Pancho’s Bakery makes up a portion of what is titled the Latin American Food Court in Kensington Market. The tiny little storefront on Augusta Avenue is deceiving, as it houses more businesses than I would have guessed. Assuming it was only Pancho’s in the building, I was surprised (and excited) to see a stall selling tacos, another dealing in empanadas, and the infamous pop-up Agave y Aguacate. Pancho’s itself occupies the space right up front, across from the Korean dumpling stand… I’m not sure exactly how they fit in. Apparently the Latin American Food Court doesn’t discriminate, and why should they? Dumplings are tasty, and well, I’m sure another vendor only helps pay the rent.
It was around twelve o’clock on a Friday when my friend and I decided to check out Pancho’s. Neither of us had eaten, but we couldn’t quite justify having churros for lunch. We are of the mindset however, that believes dinner shouldn’t be the only meal followed by dessert, so our afternoon repast that day would have a churro chaser.
Full of carnitas tacos, and kimchi empanadas (Korean dumpling cart influence!), but not too full to pass up deep-fried dough, we made our way back to Pancho’s. I was promptly questioned as to the whereabouts of my button but I quickly placed my order as a distraction.
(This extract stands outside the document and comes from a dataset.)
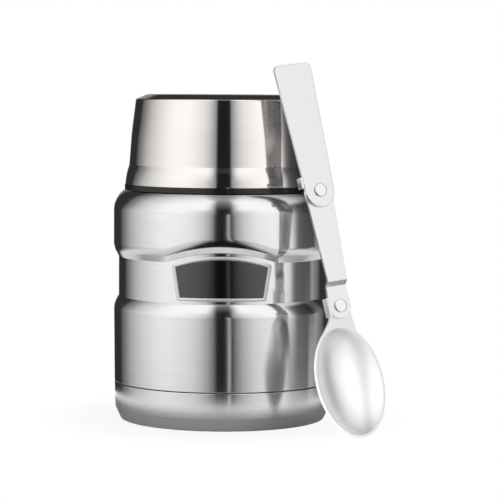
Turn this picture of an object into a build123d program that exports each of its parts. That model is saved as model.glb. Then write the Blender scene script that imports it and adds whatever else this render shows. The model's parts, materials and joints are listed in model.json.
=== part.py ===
from build123d import *
import os
from math import atan, cos, degrees, hypot, pi, radians, sin, sqrt, tan

# An insulated food jar with a screw-on cup, a screw stopper and a folding spoon.
# Millimetres. +Z is up, the origin is the centre of the foot, and the badge faces -Y.
# The folding spoon stands unfolded beside the jar, in front of its right-hand side.

os.makedirs("parts", exist_ok=True)

# ---- driving dimensions ------------------------------------------------------------------

STEEL = 0.5                 # sheet of the casing, the food vessel and the cup
GAP = 0.05                  # pieces that are seated or pressed together
RUNNING = 0.3               # pieces that turn or lift past each other

# Radii, from the mouth outwards
MOUTH_R = 34.4
NECK_GAP = 0.6              # between the vessel's neck and the casing's neck
SKIRT_WALL = 1.3            # the stopper's threaded skirt
CUP_RING_WALL = 3.4         # the cup's threaded ring, with the steel around it
LEDGE_SHOW = 0.29           # how far the casing's ledge stands out from under the cup
SHOULDER_RUN = 4.21         # from the ledge out to the band
BAND_STEP = 0.1             # the band above the waist stands this far outside the lower body
WAIST_DEPTH = 2.1
BODY_TAPER = 0.35           # the lower body narrows this much down to the seam
VACUUM_GAP = 2.2            # between the vessel and the casing's waist

# Casing heights, from the foot upwards
SEAM_Z = 16.5
SEAM_WIDTH = 0.3
WAIST_BOTTOM_Z = 53.7
BODY_EDGE_DROP = 2.5        # corner under the waist, before it is rounded
BODY_EDGE_ROUNDING = 8.8
WAIST_HEIGHT = 17.05
BEVEL_RISE = 4.19           # height of the bevel above the waist
BEVEL_ROUNDING = 8.0
BAND_HEIGHT = 25.61         # waist to the corner of the shoulder, before it is rounded
SHOULDER_RISE = 2.99
SHOULDER_ROUNDING = 9.8
NECK_HEIGHT = 11.65
NECK_ROUNDING = 1.0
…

The churros at Pancho’s are piped out in the front window, and brought to life for all to see, before quickly being led to their delicious demise in the deep fryer. They are served hot, either plain or filled with your choice of chocolate, dulce de leche or strawberry syrup. We ordered four, one of each flavour, and a plain. At my servers recommendation I also grabbed some bread pudding and traditional Mexican concha bread. As we had lost our seats (there aren’t many to begin with) and the sun was shining, we took our treats to go.
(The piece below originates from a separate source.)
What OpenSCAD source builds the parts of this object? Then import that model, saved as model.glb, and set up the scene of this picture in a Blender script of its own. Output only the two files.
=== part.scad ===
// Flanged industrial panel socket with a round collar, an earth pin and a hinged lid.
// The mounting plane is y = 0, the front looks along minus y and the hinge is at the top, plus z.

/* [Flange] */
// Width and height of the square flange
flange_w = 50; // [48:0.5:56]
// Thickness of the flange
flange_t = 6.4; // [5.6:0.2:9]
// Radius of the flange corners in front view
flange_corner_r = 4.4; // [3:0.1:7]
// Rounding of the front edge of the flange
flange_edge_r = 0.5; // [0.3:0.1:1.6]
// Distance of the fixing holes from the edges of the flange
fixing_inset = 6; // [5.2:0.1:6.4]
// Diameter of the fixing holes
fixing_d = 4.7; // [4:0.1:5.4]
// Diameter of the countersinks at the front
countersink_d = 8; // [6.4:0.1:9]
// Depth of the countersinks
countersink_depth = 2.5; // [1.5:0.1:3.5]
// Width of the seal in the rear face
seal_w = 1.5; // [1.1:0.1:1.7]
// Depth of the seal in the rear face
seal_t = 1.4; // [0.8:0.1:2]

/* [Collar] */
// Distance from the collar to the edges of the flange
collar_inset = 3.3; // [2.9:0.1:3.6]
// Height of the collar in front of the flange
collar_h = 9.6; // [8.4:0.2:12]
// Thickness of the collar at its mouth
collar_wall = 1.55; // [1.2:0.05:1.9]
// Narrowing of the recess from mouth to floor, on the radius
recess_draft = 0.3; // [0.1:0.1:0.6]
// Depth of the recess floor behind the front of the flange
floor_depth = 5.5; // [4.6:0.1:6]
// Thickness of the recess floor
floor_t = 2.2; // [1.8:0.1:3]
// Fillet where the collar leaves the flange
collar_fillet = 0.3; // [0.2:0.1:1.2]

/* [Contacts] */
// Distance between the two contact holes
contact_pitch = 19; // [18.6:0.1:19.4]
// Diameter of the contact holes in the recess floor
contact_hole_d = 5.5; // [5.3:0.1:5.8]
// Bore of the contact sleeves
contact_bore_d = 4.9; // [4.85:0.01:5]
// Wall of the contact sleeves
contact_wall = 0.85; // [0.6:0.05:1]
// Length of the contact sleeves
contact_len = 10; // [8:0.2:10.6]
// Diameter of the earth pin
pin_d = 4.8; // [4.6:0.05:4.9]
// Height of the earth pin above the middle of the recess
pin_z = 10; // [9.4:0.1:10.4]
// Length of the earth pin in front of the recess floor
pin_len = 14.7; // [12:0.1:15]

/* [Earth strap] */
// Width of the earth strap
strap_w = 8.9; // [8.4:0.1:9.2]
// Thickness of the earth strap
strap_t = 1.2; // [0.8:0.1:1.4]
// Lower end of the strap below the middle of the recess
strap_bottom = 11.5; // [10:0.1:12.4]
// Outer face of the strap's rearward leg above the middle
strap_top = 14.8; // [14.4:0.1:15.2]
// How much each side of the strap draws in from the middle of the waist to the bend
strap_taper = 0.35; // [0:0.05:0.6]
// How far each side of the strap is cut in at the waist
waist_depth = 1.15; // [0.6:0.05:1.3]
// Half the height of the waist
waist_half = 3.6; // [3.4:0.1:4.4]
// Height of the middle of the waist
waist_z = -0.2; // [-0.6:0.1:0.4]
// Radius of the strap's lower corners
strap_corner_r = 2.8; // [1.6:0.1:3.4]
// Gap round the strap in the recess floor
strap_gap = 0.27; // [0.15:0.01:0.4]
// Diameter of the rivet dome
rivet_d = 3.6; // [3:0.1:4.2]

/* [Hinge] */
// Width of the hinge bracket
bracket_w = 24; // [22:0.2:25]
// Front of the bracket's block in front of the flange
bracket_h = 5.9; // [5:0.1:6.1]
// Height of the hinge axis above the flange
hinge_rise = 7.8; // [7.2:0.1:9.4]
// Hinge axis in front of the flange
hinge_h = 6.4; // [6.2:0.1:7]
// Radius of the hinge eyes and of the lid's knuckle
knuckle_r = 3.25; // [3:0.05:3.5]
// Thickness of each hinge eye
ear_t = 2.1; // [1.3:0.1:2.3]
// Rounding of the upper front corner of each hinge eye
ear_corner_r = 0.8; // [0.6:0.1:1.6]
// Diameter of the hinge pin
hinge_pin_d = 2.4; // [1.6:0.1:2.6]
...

We started with the chocolate, moved on to the dulce de leche, followed by the strawberry, and thus ended anticlimactically with the plain. They were crispy and sugar-coated on the outside, while soft and (with the exception of the plain) accompanied with a burst of sweetness from within. Churro rookies be warned… a churro is a like a deep-fried dough straw. Any filling that goes in the top, will ultimately come out the bottom. We left a sticky trail through the streets of Kensington that led back to Pancho’s. If Hansel and Gretel only knew about these, they would have rethought the breadcrumb idea.
Later at home, I popped the bread pudding and concha into the oven. Concha is a sweet bread that resembles a clam shell, hence the name. It tasted a little of brown sugar, but overall it was bland. I think the idea however is to serve it alongside a cup of café con leche or hot chocolate and get to dunking. I could see this working in its favour.
The bread pudding however (traditionally served around this time of year to be eaten for Lent) was delicious. Dense, but very moist, and just sweet enough, my girlfriend went nuts over it. Apparently she doesn’t have a problem with dessert after other meals either – and this time it was breakfast.
Now I’m not a fan of donuts, and the churro is essentially the donuts Spanish cousin, but I would take a Pancho’s churro over a donut any day, and these are what I will return for. As it turns out, I really do “heart” churros after all. Now where did I put that button?